An astute query: "Maybe capitalism has picked the low-hanging fruit." The consequences of this are terrifying. In 1950 this would not have mattered. Now it does. As the low fruit is picked blindness is multiplied. It fogs the importance of choosing for future sustainability. I am considering moving to Siberia.

Cecily

Innovation is important, especially in over saturated markets. But there is always a limit to what new things the market will accept.

Frustrated

Great points Chris. I'd add that government is generally hopeless at funding innovation directly. At work we have had to deal with the Technology Strategy Board which doles out public money to start ups. Our experience has been a load of clueless bureaucrats picking winners and everyone gaming the system. The biggest winner is a guy who earns his living writing largely fabricated reports to get money off the agency on behalf of candidate companies.

You are right that our biggest hope is universities getting on with it independently.

BT

"...for producing innovation: markets have a better record than state intervention at producing diversity."

Actually, this might not be true. Business always has the short-term goal of profit. R&D in companies is almost always very applied science with no real breakthroughs.

Only government-funded research (and private charity-funded research) can persue genuine blue-sky science - which is where the big discoveries that change humanity come from.

CS Clark

One disturbing thought is that it might be superlarge companies with monopolies or quasi-monopolies, from AT&T's Bell Labs to Google's, um, Google, that allow themselves to indulge in blue-sky science, simply because they are less worried about short- to medium-term profits. Disturbing because that would mean otherwise worthwhile efforts to create competition would force those companies to give up developing anything that isn't going to make money soon.

guthrie

Well, yes, that's why forcing universities to concentrate on marketisable research is a dead end.
Of course you've written it far better than I could have done.

Straus

There is one area of government or government-backed activity that has always heavily invested in innovative technologies: the military-industrial complex, including the space sector. And, what is more, it has been a fruitful source of spin-off technologies, from non-stick pans to the early form of the internet. The market, though, is best at making sure that these technologies are used in ways that bring the greatest benefit to the greatest number of people. The Soviet Union produced its far share of cutting-edge technologies and had an enviable record for scientific research and development, but that did not translate into all those clever little devices that make life more fun and our daily chores less onerous, especially for the housewife (as she used to be known).

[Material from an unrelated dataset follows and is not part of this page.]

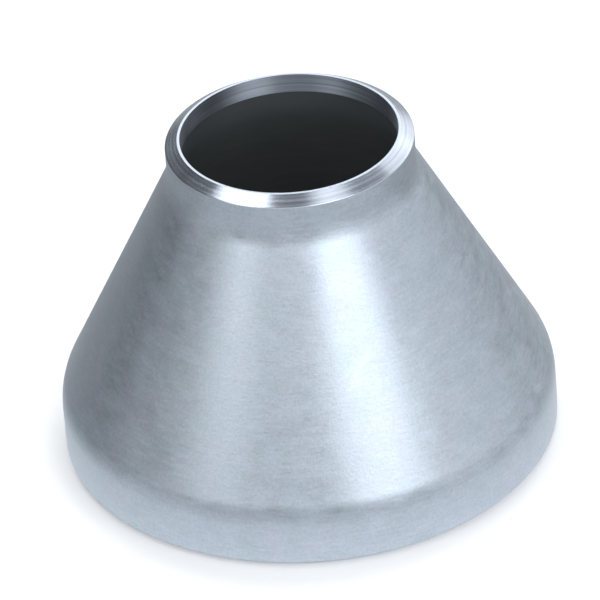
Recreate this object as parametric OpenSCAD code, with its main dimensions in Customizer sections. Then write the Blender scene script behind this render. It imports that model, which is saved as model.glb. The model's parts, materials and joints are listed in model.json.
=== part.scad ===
// Concentric reducer for butt welding, pressed in one piece from seamless pipe.
// It stands on its large end. The origin is the centre of the large end's face,
// and +Z runs along the pipe's axis towards the small end. Millimetres.

/* [Overall] */
// Length from end face to end face
overall_length = 152; // [140:1:180]
// Wall thickness of the pipe that the fitting is pressed from
wall = 6; // [4:0.5:8]

/* [Large end] */
// Outside diameter of the large end
large_od = 219; // [205:1:240]
// Straight length of the large end, bevel included
large_straight = 21; // [14:1:28]
// Outside radius of the shoulder, from the large end into the cone
shoulder_radius = 22; // [12:1:30]

/* [Small end] */
// Outside diameter of the small end
small_od = 108; // [89:1:127]
// Straight length of the small end, bevel included
small_straight = 11; // [11:1:20]
// Outside radius of the neck, from the cone into the small end
neck_radius = 25; // [16:1:35]
// Wall thickness that pressing adds at the small end
small_end_thickening = 0.7; // [0:0.1:1]
// Length of the band bored true inside the small end
bored_band = 9; // [6:0.5:9.5]

/* [Weld preparation] */
// Angle between the bevel and the end face
bevel_angle = 32.5; // [25:0.5:40]
// Radial width of the flat root face left at each end
root_face = 1.2; // [0.8:0.1:2.4]

/* [Hidden] */
$fn = 240;

// Straight steps that make up each arc of the half section
arc_steps = 12;

large_r = large_od / 2;
small_r = small_od / 2;
large_bore_r = large_r - wall;
small_bore_r = small_r - wall - small_end_thickening;

large_root_r = large_bore_r + root_face;
small_root_r = small_bore_r + root_face;
large_bevel_h = (large_r - large_root_r) * tan(bevel_angle);
small_bevel_h = (small_r - small_root_r) * tan(bevel_angle);

// Centres of the shoulder and neck arcs in the half section, as [radius, height].
// The inner and outer surfaces share them, so the wall keeps its thickness there.
shoulder_c = [large_r - shoulder_radius, large_straight];
neck_c = [small_r + neck_radius, overall_length - small_straight];
inner_shoulder_radius = shoulder_radius - wall;
inner_neck_radius = neck_radius + wall;

// The cone is the line that touches both arcs and crosses between their centres.
// cone_tilt is how far its outward normal leans up from level.
between = neck_c - shoulder_c;
cone_tilt = atan2(between.y, between.x) - acos((shoulder_radius + neck_radius) / norm(between));

// Lower edge of the bored band. From here the inner wall runs straight down and
// outward until it touches the inner neck arc, where its normal leans by run_out_tilt.
band_edge = [small_bore_r, overall_length - bored_band];
to_band = band_edge - neck_c;
run_out_tilt = atan2(to_band.y, to_band.x) + acos(inner_neck_radius / norm(to_band)) - 180;

// Points along an arc of the half section, from one angle to the other
function arc(centre, radius, from, to) = [
    for (i = [0:arc_steps])
        let (a = from + (to - from) * i / arc_steps)
            centre + radius * [cos(a), sin(a)]
];

// Outer surface, from the large end's root face up to the small end's
outer_outline = concat(
    [[large_root_r, 0], [large_r, large_bevel_h]],
    arc(shoulder_c, shoulder_radius, 0, cone_tilt),
    arc(neck_c, neck_radius, 180 + cone_tilt, 180),
    [[small_r, overall_length - small_bevel_h], [small_root_r, overall_length]]
);

// Inner surface, from the small end's root face back down to the large end's
inner_outline = concat(
    [[small_bore_r, overall_length], band_edge],
    arc(neck_c, inner_neck_radius, 180 + run_out_tilt, 180 + cone_tilt),
    arc(shoulder_c, inner_shoulder_radius, cone_tilt, 0),
    [[large_bore_r, 0]]
);

// The whole fitting: one wall of steel turned about the pipe's axis
module reducer_body() {
    color([0.74, 0.77, 0.79])
        rotate_extrude()
            polygon(concat(outer_outline, inner_outline));
}

reducer_body();
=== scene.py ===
"""Concentric reducer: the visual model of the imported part, on a pale floor in a soft studio.

Lengths are in metres, in the CAD model's frame. The large end stands on the floor, and
+Z runs along the pipe's axis to the small end.
"""

import json
import math
from collections import namedtuple

import bpy
from mathutils import Matrix, Vector, noise


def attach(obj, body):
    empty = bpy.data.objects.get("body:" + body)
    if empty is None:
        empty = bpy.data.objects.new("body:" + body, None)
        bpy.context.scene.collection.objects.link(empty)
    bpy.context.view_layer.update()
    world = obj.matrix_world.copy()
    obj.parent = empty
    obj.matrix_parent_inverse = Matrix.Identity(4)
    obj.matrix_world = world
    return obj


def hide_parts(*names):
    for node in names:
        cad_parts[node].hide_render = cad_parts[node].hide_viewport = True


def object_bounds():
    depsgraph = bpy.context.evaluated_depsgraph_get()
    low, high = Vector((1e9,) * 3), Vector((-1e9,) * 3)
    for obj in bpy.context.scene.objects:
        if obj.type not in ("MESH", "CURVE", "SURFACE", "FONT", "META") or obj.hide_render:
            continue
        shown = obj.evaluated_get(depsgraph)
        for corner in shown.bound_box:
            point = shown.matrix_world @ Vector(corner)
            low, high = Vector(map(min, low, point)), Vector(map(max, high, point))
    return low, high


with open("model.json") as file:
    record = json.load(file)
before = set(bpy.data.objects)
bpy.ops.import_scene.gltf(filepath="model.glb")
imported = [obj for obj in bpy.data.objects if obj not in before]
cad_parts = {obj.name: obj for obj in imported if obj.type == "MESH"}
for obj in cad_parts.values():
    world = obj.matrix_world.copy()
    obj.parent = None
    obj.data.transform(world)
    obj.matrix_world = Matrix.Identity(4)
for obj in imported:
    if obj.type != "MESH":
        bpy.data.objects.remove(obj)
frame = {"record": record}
cad_low, cad_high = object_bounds()

# ---------------------------------------------------------------- sizes

MM = 0.001
HEIGHT = cad_high.z

mounts = {mount["name"]: mount for mount in frame["record"]["mounts"]}


def mount_radius(name):
    return mounts[name]["dims"]["r_mm"] * MM


def face_radius(name):
    """Mean radius of the root face that a flat mount lies on."""
    return Vector(mounts[name]["pos_m"]).xy.length


LARGE_R = mount_radius("large_end_od")
SMALL_R = mount_radius("small_end_od")
LARGE_BORE = mount_radius("large_end_bore")
SMALL_BORE = mount_radius("small_end_bore")
LARGE_ROOT = 2 * face_radius("large_end_face") - LARGE_BORE
SMALL_ROOT = 2 * face_radius("small_end_face") - SMALL_BORE
WALL = LARGE_R - LARGE_BORE
BAND = mounts["small_end_bore"]["dims"]["length_mm"] * MM
BEVEL_SLOPE = math.tan(math.radians(32.5))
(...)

The currently budgetary squeeze, though, is forcing the government out of some of its traditional areas of activity. NASA is drastically reducing its operations and is now commissioning private companies to design and build craft that it will hire out for its missions. They say that this will be both cheaper and will stimulate greater innovation. A recent business programme on Radio 4 suggested the fact that the companies concerned are looking to make space travel commercially viable (albeit with some of their business coming from the government) has brought about innovations in materials technology that have significantly reduced construction costs. I suspect these innovations may have taken longer to come about had space technology remained a state monopoly.

Luis Enrique

economists have a pretty crude idea of what innovation is, imho. There is pure technology / idea innovation and then there is turning ideas into commercially viable products (i.e. things where the value placed upon them buy consumers exceeds the cost of producing them). When Keynes said investing ought not be left to the market, which was he talking about?

Brassk

Very interesting post - especially the question of making innovation benefit everyone - How can you make an investor choose to invest in an innovation that is good for everyone, over an investment that is better for them. Its when faced with that comparison that the failure is most evident. People are often happy to invest in the right thing - but maybe not when there is a more profitable alternative (regardless of the environment and social impact of the alternative).

Guy in the Veal Calf Office

Why is that improvement to the car "insufficient diversity"? It seems that innovations to products nobody uses is wasteful diversity.